Mourning Diary (Roland Barthes, 1978/2009)

Barthes was a real mama’s boy. Therefore, he took the passing of his mother very hard. In fact, he was to expire himself soon after he wrote this text. The “mourning diary” was never intended for publication, at least not in its present form, but the Barthes estate decided it unfair not deprive the world of Barthes fans this manuscript of personal notes on the grief felt during the period after his mother’s death.

I have gravitated to this kind of book, because I too have lost a parent – but this is the first time I read of a mother lost.

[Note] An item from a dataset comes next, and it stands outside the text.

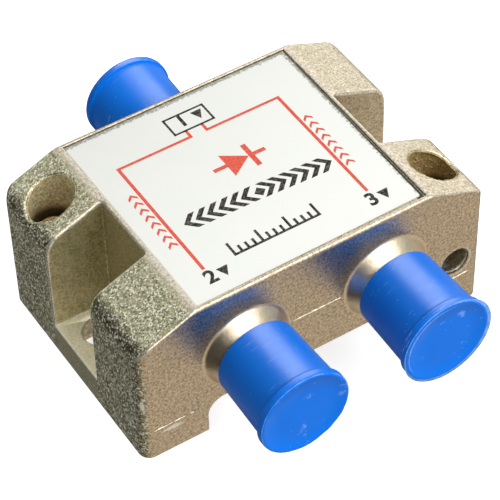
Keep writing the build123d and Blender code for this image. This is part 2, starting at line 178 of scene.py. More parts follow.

Some forays into the genre have been Philip Roth‘s Patrimony, Leon Wieseltier‘s Kaddish and more recently, parts of a book by Tom Malmquist. But next to those books, Barthes thin collection seems like a rough draft. It’s more of a collection of notes – aphorisms is a word one could use if one feels generous.

It seems Barthes used Marcel Proust‘s notes on his mother as a model for grieving (Proust being a fellow writer with close relations to his mother). Some times after the event, Barthes goes to Morocco, but he can’t enjoy himself – the grief is overpowering. Sometimes he jots down a movie he saw – most often described as “very bad”. He goes back to village where he spent his childhood, to take tare of maman‘s things, and one senses he has a heartfelt connection to the place. In fact, Barthes never writes her name, or even maman – he always refers to her as “mam.” which is a bit touching. Does he think that the pain subsides more quickly if he avoids spelling out the full word? Or maybe it is only a question of writerly economy – these are just notes, after all.

I’ve only dipped into Barthes’ catalog intermittently, and only engaged with one of his works more thoroughly (Mythologies), so I can’t tell whether this prose is similar to his more theoretical writings, like S / Z, le Plaisir du texte or A Lover’s Discourse (which, incidentally, also is written in fragments).

Reviewers off this book often mention it being a helpful book for anyone in mourning, but I couldn’t really relate. It did made me think of my mother (who is very much alive), but I wasn’t transported to my own personal history. Finally, compared to Simone de Beauvoir’s similar book about her mother’s death (Une morte très douce, 1964), which is lavish in its details of her mother and their family circumstances, Barthes remains surprisingly silent about everything but his own sorrow. He mentions almost nothing of his mother’s life, only his own grief. After all, maybe that is fitting for a journal de deuil.